### What to work on
Quote every line from the top of the listing down to and including the line that contains "What three.js and".
:: Data for this task ::
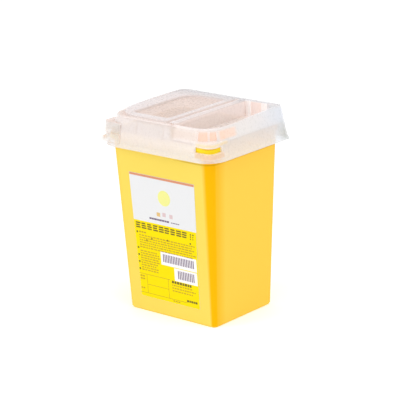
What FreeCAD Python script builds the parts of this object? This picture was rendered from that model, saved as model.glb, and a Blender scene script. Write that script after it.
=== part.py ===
import FreeCAD, Part
import math
import os

# Small sharps container: a tapered yellow body, a pushed-on translucent lid with a hinged flap,
# and a label sheet. Millimetres, +Z up, label face towards -Y, origin at the centre of the base.

V = FreeCAD.Vector

# body
BASE_X, BASE_Y, BASE_R = 92.0, 73.6, 4.6
MOUTH_X, MOUTH_Y, MOUTH_R = 107.4, 88.8, 9.9
MOUTH_Z = 152.6
WALL = 1.6
FLOOR_TOP = 3.0
FOOT_INSET, FOOT_HIGH = 1.3, 1.6
FOOT_RING, FOOT_RECESS = 6.0, 1.0
FLANGE_OUT, FLANGE_HIGH = 1.7, 3.0
HOOK_X, HOOK_Y, HOOK_R = 55.4, 46.1, 9.0
HOOK_IN_X, HOOK_IN_Y = 41.0, 31.0
HOOK_Z0, HOOK_Z1 = 146.5, 151.0

# lid
LID_LOW, SKIRT_TOP, DECK_TOP, TOP_Z = 141.0, 144.5, 165.0, 168.0
LID_WALL, DECK_THICK = 1.3, 1.3
TRAY_Z = 164.0
SKIRT_X, SKIRT_Y = 60.2, 50.0
SHELL_X, SHELL_Y = 58.8, 48.7
UPPER_X, UPPER_FRONT, UPPER_BACK = 54.0, 44.6, 48.4
RIM_X, RIM_FRONT, RIM_BACK = 52.9, 42.2, 48.2
RIM_THICK, LIP_IN = 1.4, 41.1
R_FRONT, R_BACK_RIGHT, R_BACK_LEFT = 17.0, 4.0, 8.0
RIM_LEFT = ((-38.0, 166.0), (-34.0, 165.2), (-24.0, 165.2), (-20.0, 166.7), (-8.0, 167.4), (10.0, 168.0))
RIM_RIGHT = ((-38.0, 166.0), (-20.0, 166.0), (-6.0, 166.3), (6.0, 167.0), (22.0, 167.6), (34.0, 168.0))
EAR_IN_X, EAR_IN_Y, EAR_R = 38.0, -33.0, 6.0
EAR_Z0, EAR_Z1, EAR_Z2, EAR_Z3 = 144.3, 148.4, 152.8, 157.0
LEFT_Z1, LEFT_Z2, LEFT_Z3, LEFT_IN_X = 147.4, 151.6, 160.4, 52.5
FINS, FIN_LOW, FIN_TOP = ((-72.0, 2.6), (-46.0, 1.8), (-25.0, 3.0)), 22.4, 20.5
BAY_X, BAY_FLOOR, DIVIDER, DIVIDER_TOP = 15.4, 154.6, 1.5, 167.5
PILLARS, PILLAR_Y = ((17.4, 22.6), (34.0, 39.2)), 44.4
RIB_THICK, RIB_DEEP, RIB_LOW = 1.4, 3.6, 153.0
RIBS_X, RIBS_Y = (-22.0, 6.0), (-10.0, 22.0)
DROP_X0, DROP_X1, DROP_Y0, DROP_Y1, DROP_R = -44.0, 1.0, -33.0, 38.0, 5.0

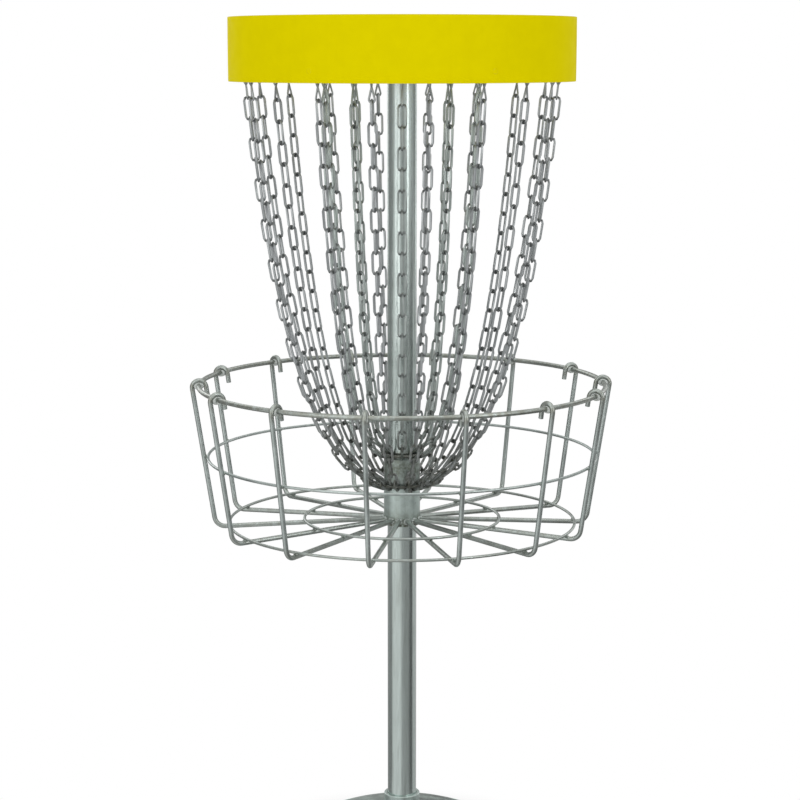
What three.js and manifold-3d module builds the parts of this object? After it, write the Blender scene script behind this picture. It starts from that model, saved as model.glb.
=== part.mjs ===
// Disc golf basket on a domed round base. Millimetres, +Z up, origin at the base's centre on the floor.
// A pole stands in the base's socket. A hub tube on the pole carries a wire basket. A rack at the pole's
// top carries a yellow sheet band and two rows of chains, which hang down and gather round the pole.
import * as THREE from 'three';
import { mergeVertices } from 'three/addons/utils/BufferGeometryUtils.js';
import Module from 'manifold-3d';

// Fits
const touchGap = 0.3; // between pieces that are welded or rest on each other
const slideGap = 0.3; // radial, between the pole and the tubes round it
const swingGap = 0.4; // between a chain's ends and the wires that it swings on
const overrun = 2; // how far a cutting tool runs past what it cuts

// Stock: pipes, rods and sheet
const poleDiameter = 48.3;
const poleWall = 3.7;
const sleeveDiameter = 60.3;
const rodDiameter = 7.94;
const thinRodDiameter = 4.76;

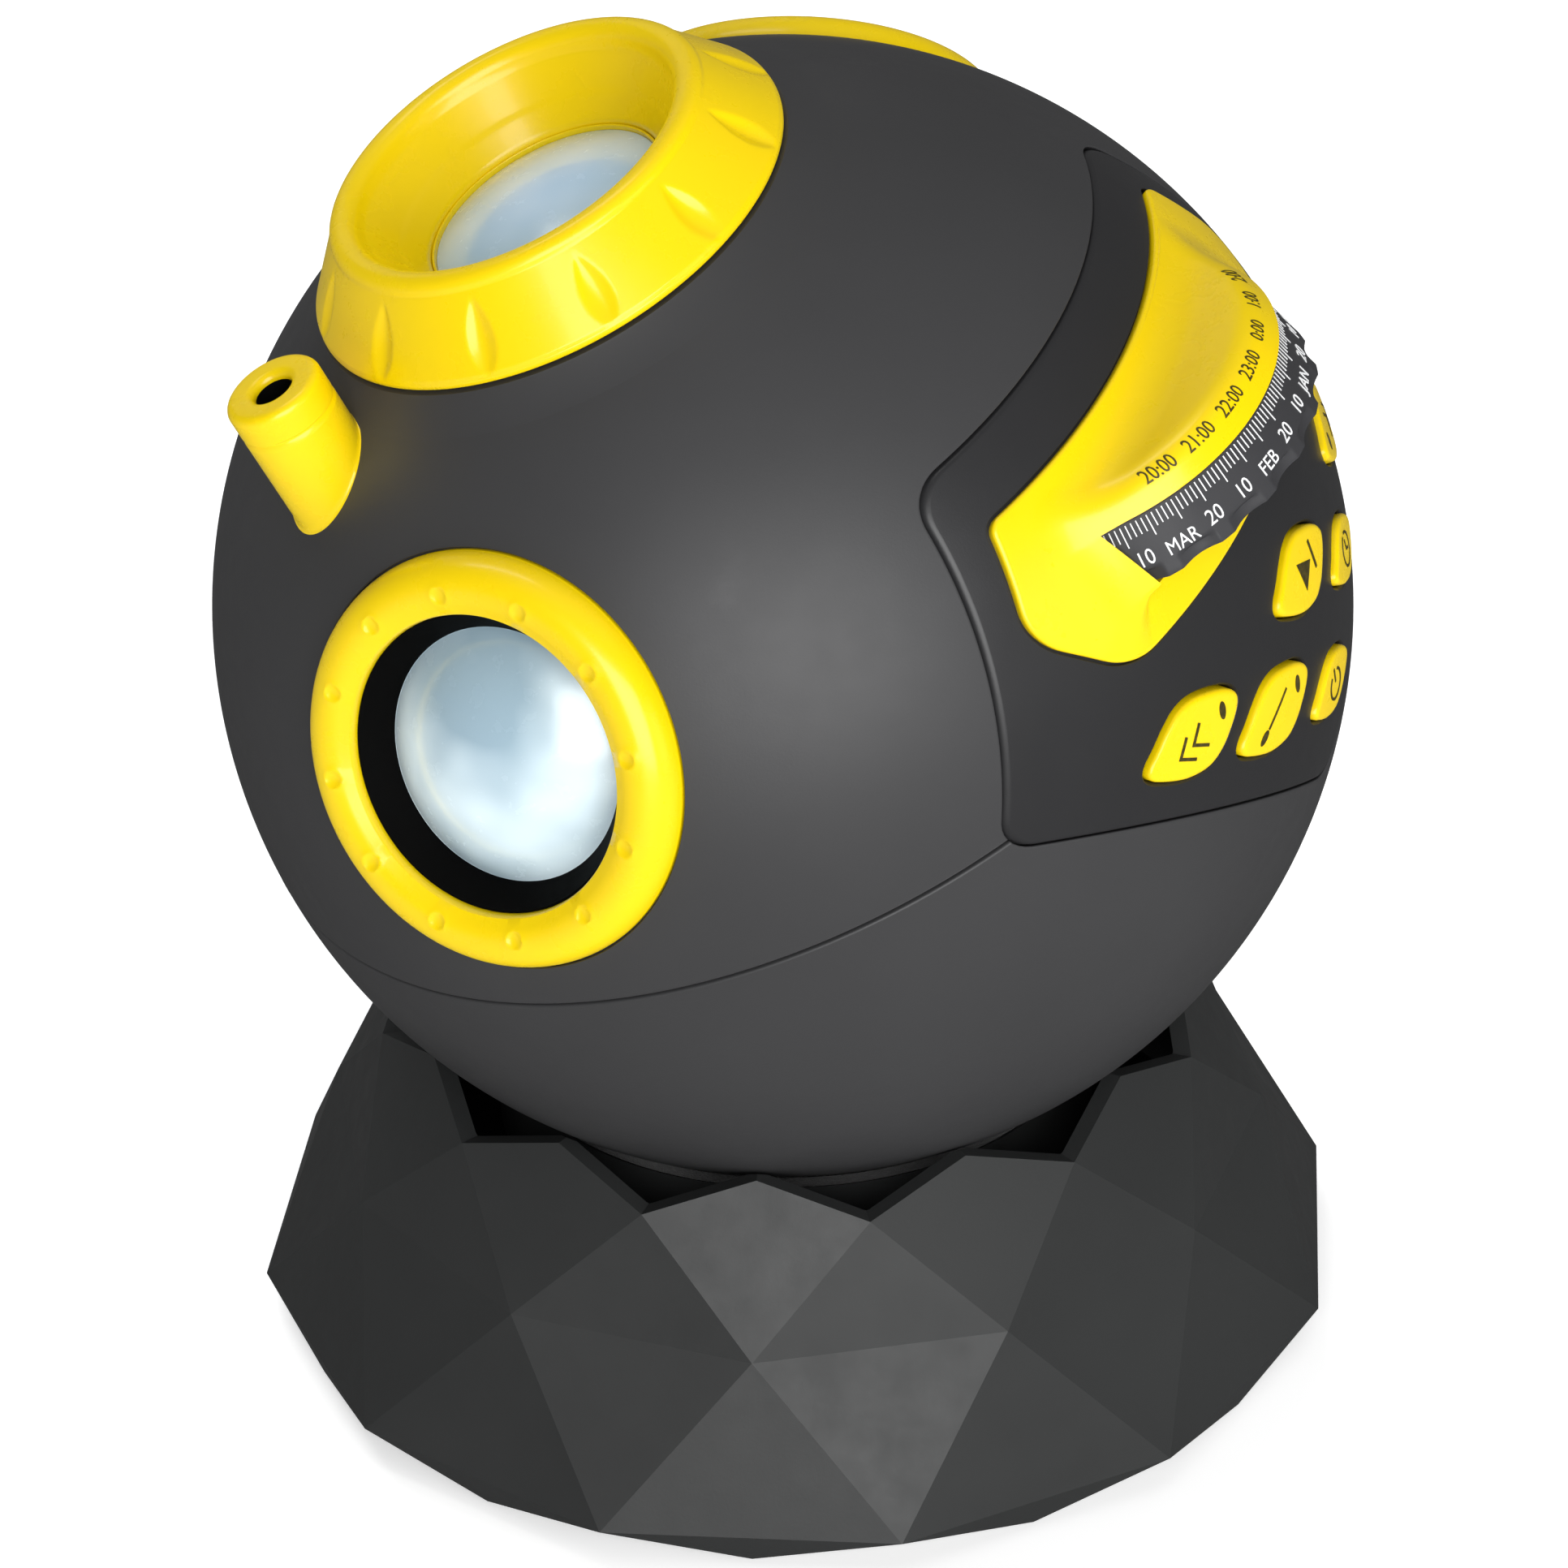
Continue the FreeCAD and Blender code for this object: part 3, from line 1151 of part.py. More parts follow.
def build_control_panel():
    skin = common("panel_skin", hollow_ball("panel_shell", d.ballRadius, shell_inner),
                  panel_prism("panel_outline", as_size(0)))
    posts = []
    places = [(s * y, z) for y, z in ((d.postUpperY, d.postUpperZ), (d.postLowerY, d.postLowerZ))
              for s in (-1, 1)]
    for i, (y, z) in enumerate(places):
        post = primitive("Cylinder", f"panel_post{i}", Radius=d.postRadius, Height=d.ballRadius)
        bore = primitive("Cylinder", f"panel_post_bore{i}", Radius=d.screwRadius + d.threadGap,
                         Height=as_size(10.0))
        for obj, start in ((post, d.boardFront), (bore, d.boardFront - 1)):
            obj.Placement = Placement(Vector(0, 0, 0), Rotation(Vector(0, 1, 0), 90))
            obj.setExpression("Placement.Base.x", start.formula)
            obj.setExpression("Placement.Base.y", as_size(y).formula)
            obj.setExpression("Placement.Base.z", as_size(z).formula)
        posts.append(cut(f"panel_post_bored{i}", post, bore))
    posts = common("panel_posts", fuse("panel_post_set", *posts), ball("panel_middle", shell_inner + 0.4))
    bed = d.ballRadius - d.visorInlay - d.threadGap
    inlay = common("panel_inlay", hollow_ball("inlay_skin", far_out, bed),
                   visor_prism("panel_visor_bed", d.partGap))
    window = box("panel_window", (dial_centre, -d.windowHalf, d.windowBottom - 1.5),
                 (far_out, d.windowHalf, d.dialTop + d.brimRise))
    solid = fuse("panel_posted", cut("panel_pierced", skin, *button_holes()), posts)
    solid = cut("panel_opened", solid, inlay, dial_swept("panel_dial_room", d.slotGap), window)
    node("control_panel", solid, BALL)

    # the circuit board behind the panel, on its four posts
    board = padded("board_body", mirrored([(d.boardTopHalf, d.boardTop), (d.boardTopHalf, -as_size(2.0)),
                                           (d.boardBottomHalf, d.boardBottom)]),
                   d.boardFront - d.boardThickness, d.boardThickness, plane="YZ_Plane")
    board_holes = []
    for i, (y, z) in enumerate(places):
        hole = primitive("Cylinder", f"board_hole{i}", Radius=d.screwRadius + d.partGap, Height=as_size(8.0))
        hole.Placement = Placement(Vector(0, 0, 0), Rotation(Vector(0, 1, 0), 90))
        hole.setExpression("Placement.Base.x", (d.boardFront - 4.0).formula)
        hole.setExpression("Placement.Base.y", as_size(y).formula)
        hole.setExpression("Placement.Base.z", as_size(z).formula)
        board_holes.append(hole)
    node("button_board", cut("board", board, *board_holes), BALL)
    master = screw("panel_screw_master", d.boardFront + 8.0, d.boardFront - d.boardThickness)
    doc.recompute()
    copies = []
    for i, (y, z) in enumerate(places):
        place = Placement(Vector(0, as_size(y).value, as_size(z).value), Rotation(Vector(0, 1, 0), 90))
        copies.append(placed_copy(f"panel_screw_{i + 1}", master, place))
    node("panel_screws", group("panel_screws_group", copies), BALL)

    # the rubber mat that the buttons press, threaded over the posts
    mat_inner = d.matOuter - d.matThickness
    mat = common("mat", hollow_ball("mat_skin", d.matOuter, mat_inner),
                 padded("mat_outline", mirrored([(d.matTopHalf, d.matTop), (d.matTopHalf, -as_size(6.0)),
                                                 (d.matTipHalf, d.matTip)]),
                        dial_centre - 8.0, d.ballRadius, plane="YZ_Plane"))
    mat_holes = []
    for i, (y, z) in enumerate(places):
        hole = primitive("Cylinder", f"mat_hole{i}", Radius=d.postRadius + d.partGap, Height=d.ballRadius)
        hole.Placement = Placement(Vector(0, 0, 0), Rotation(Vector(0, 1, 0), 90))
        hole.setExpression("Placement.Base.x", (d.boardFront - 4.0).formula)
        hole.setExpression("Placement.Base.y", as_size(y).formula)
        hole.setExpression("Placement.Base.z", as_size(z).formula)
        mat_holes.append(hole)
    node("keypad_mat", cut("mat_pierced", mat, *mat_holes), BALL)


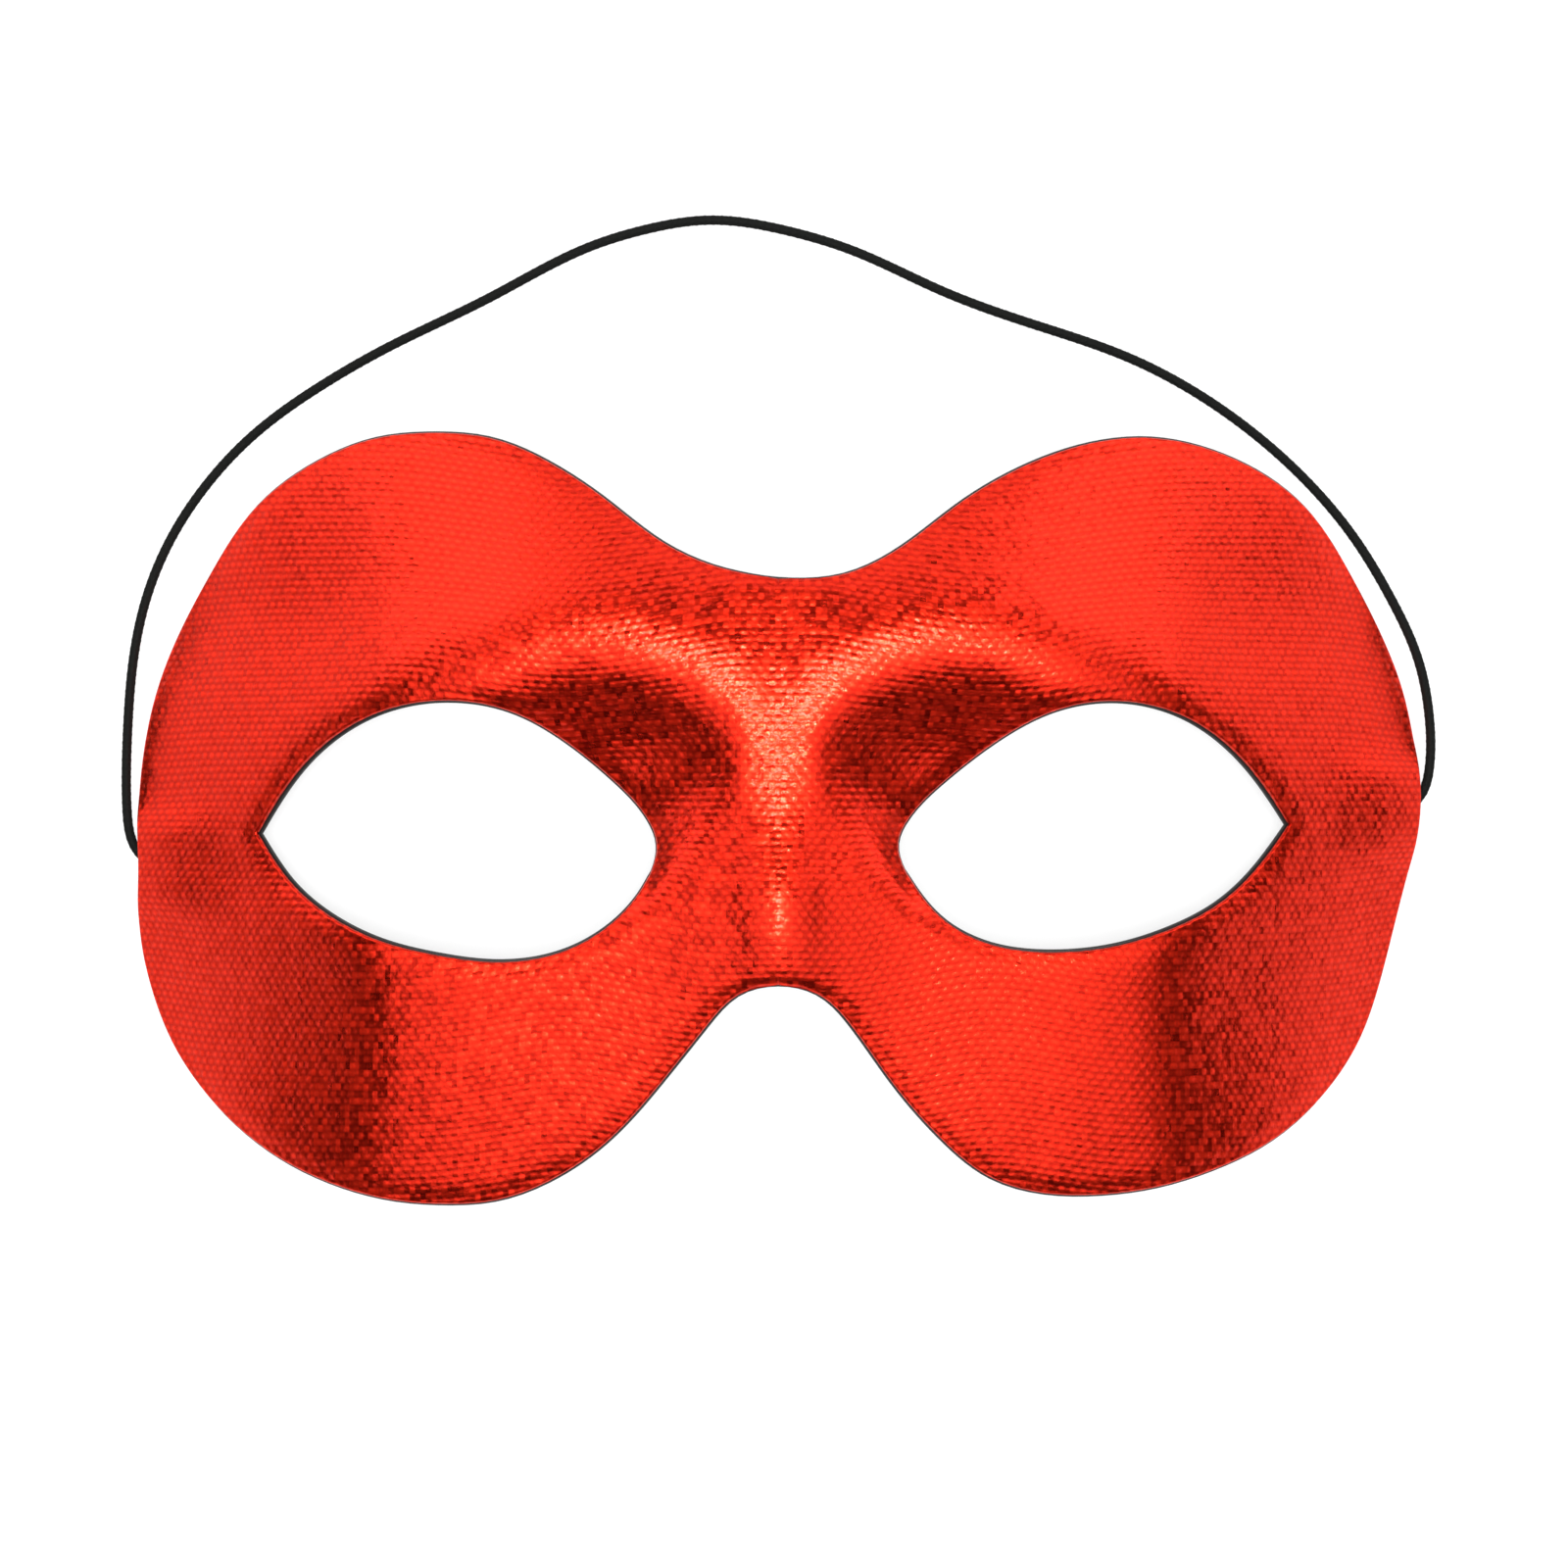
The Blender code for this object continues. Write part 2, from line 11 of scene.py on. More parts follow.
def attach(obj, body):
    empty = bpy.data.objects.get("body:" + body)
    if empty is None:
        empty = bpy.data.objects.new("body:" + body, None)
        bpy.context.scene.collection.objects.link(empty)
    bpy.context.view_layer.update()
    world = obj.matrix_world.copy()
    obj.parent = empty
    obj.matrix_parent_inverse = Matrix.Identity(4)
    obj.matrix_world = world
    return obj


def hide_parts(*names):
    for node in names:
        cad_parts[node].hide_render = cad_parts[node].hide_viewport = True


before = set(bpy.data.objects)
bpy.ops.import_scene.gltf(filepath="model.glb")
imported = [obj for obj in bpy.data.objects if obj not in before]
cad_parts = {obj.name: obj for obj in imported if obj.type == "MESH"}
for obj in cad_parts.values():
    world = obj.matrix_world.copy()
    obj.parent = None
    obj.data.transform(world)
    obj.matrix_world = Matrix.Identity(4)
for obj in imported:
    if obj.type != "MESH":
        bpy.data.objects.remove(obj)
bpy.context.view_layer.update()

# ---------------------------------------------------------------------------------------------
# Camera. It hangs straight above the mask, 0.9 m over the floor, and takes in a square of floor
# a little wider than the mask.
# ---------------------------------------------------------------------------------------------

MM = 0.001
CAMERA_HEIGHT = 900 * MM
CAMERA_OVER = (0.76 * MM, 4.74 * MM)
FLOOR_SEEN = 219.8 * MM
SENSOR_WIDTH = 36.0

camera = bpy.data.objects.new("camera", bpy.data.cameras.new("camera"))
camera.data.sensor_width = SENSOR_WIDTH
camera.data.lens = SENSOR_WIDTH * CAMERA_HEIGHT / FLOOR_SEEN
camera.location = (*CAMERA_OVER, CAMERA_HEIGHT)
bpy.context.scene.collection.objects.link(camera)
bpy.context.scene.camera = camera

# ---------------------------------------------------------------------------------------------
# Head elastic. A round rubber core in a braided black polyester sleeve, 1.4 mm thick. It is one
# length from temple to temple, and each end goes under a small patch stuck behind the temple.
# ---------------------------------------------------------------------------------------------

CORD_DIAMETER = 1.4 * MM
CORD_HEIGHT = 0.80 * MM
CORD_BRAID_DEPTH = 0.045 * MM
CORD_BRAID_STEP = 1.2 * MM
CORD_BRAID_STRANDS = 8
CORD_FACETS = 32
CORD_RINGS_PER_STEP = 6
CORD_YARN = 0.35 * MM
CORD_YARN_RELIEF = 0.05 * MM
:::
### Full answer
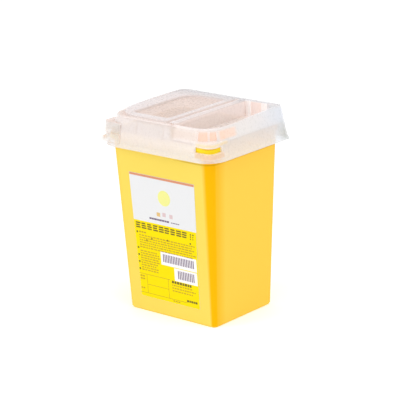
What FreeCAD Python script builds the parts of this object? This picture was rendered from that model, saved as model.glb, and a Blender scene script. Write that script after it.
=== part.py ===
import FreeCAD, Part
import math
import os

# Small sharps container: a tapered yellow body, a pushed-on translucent lid with a hinged flap,
# and a label sheet. Millimetres, +Z up, label face towards -Y, origin at the centre of the base.

V = FreeCAD.Vector

# body
BASE_X, BASE_Y, BASE_R = 92.0, 73.6, 4.6
MOUTH_X, MOUTH_Y, MOUTH_R = 107.4, 88.8, 9.9
MOUTH_Z = 152.6
WALL = 1.6
FLOOR_TOP = 3.0
FOOT_INSET, FOOT_HIGH = 1.3, 1.6
FOOT_RING, FOOT_RECESS = 6.0, 1.0
FLANGE_OUT, FLANGE_HIGH = 1.7, 3.0
HOOK_X, HOOK_Y, HOOK_R = 55.4, 46.1, 9.0
HOOK_IN_X, HOOK_IN_Y = 41.0, 31.0
HOOK_Z0, HOOK_Z1 = 146.5, 151.0

# lid
LID_LOW, SKIRT_TOP, DECK_TOP, TOP_Z = 141.0, 144.5, 165.0, 168.0
LID_WALL, DECK_THICK = 1.3, 1.3
TRAY_Z = 164.0
SKIRT_X, SKIRT_Y = 60.2, 50.0
SHELL_X, SHELL_Y = 58.8, 48.7
UPPER_X, UPPER_FRONT, UPPER_BACK = 54.0, 44.6, 48.4
RIM_X, RIM_FRONT, RIM_BACK = 52.9, 42.2, 48.2
RIM_THICK, LIP_IN = 1.4, 41.1
R_FRONT, R_BACK_RIGHT, R_BACK_LEFT = 17.0, 4.0, 8.0
RIM_LEFT = ((-38.0, 166.0), (-34.0, 165.2), (-24.0, 165.2), (-20.0, 166.7), (-8.0, 167.4), (10.0, 168.0))
RIM_RIGHT = ((-38.0, 166.0), (-20.0, 166.0), (-6.0, 166.3), (6.0, 167.0), (22.0, 167.6), (34.0, 168.0))
EAR_IN_X, EAR_IN_Y, EAR_R = 38.0, -33.0, 6.0
EAR_Z0, EAR_Z1, EAR_Z2, EAR_Z3 = 144.3, 148.4, 152.8, 157.0
LEFT_Z1, LEFT_Z2, LEFT_Z3, LEFT_IN_X = 147.4, 151.6, 160.4, 52.5
FINS, FIN_LOW, FIN_TOP = ((-72.0, 2.6), (-46.0, 1.8), (-25.0, 3.0)), 22.4, 20.5
BAY_X, BAY_FLOOR, DIVIDER, DIVIDER_TOP = 15.4, 154.6, 1.5, 167.5
PILLARS, PILLAR_Y = ((17.4, 22.6), (34.0, 39.2)), 44.4
RIB_THICK, RIB_DEEP, RIB_LOW = 1.4, 3.6, 153.0
RIBS_X, RIBS_Y = (-22.0, 6.0), (-10.0, 22.0)
DROP_X0, DROP_X1, DROP_Y0, DROP_Y1, DROP_R = -44.0, 1.0, -33.0, 38.0, 5.0

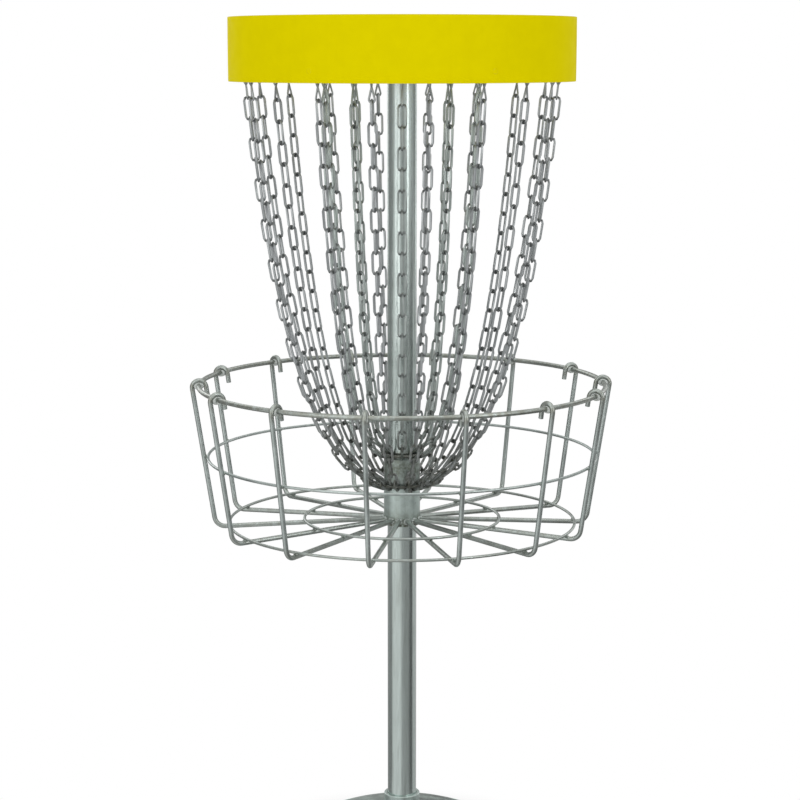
What three.js and manifold-3d module builds the parts of this object? After it, write the Blender scene script behind this picture. It starts from that model, saved as model.glb.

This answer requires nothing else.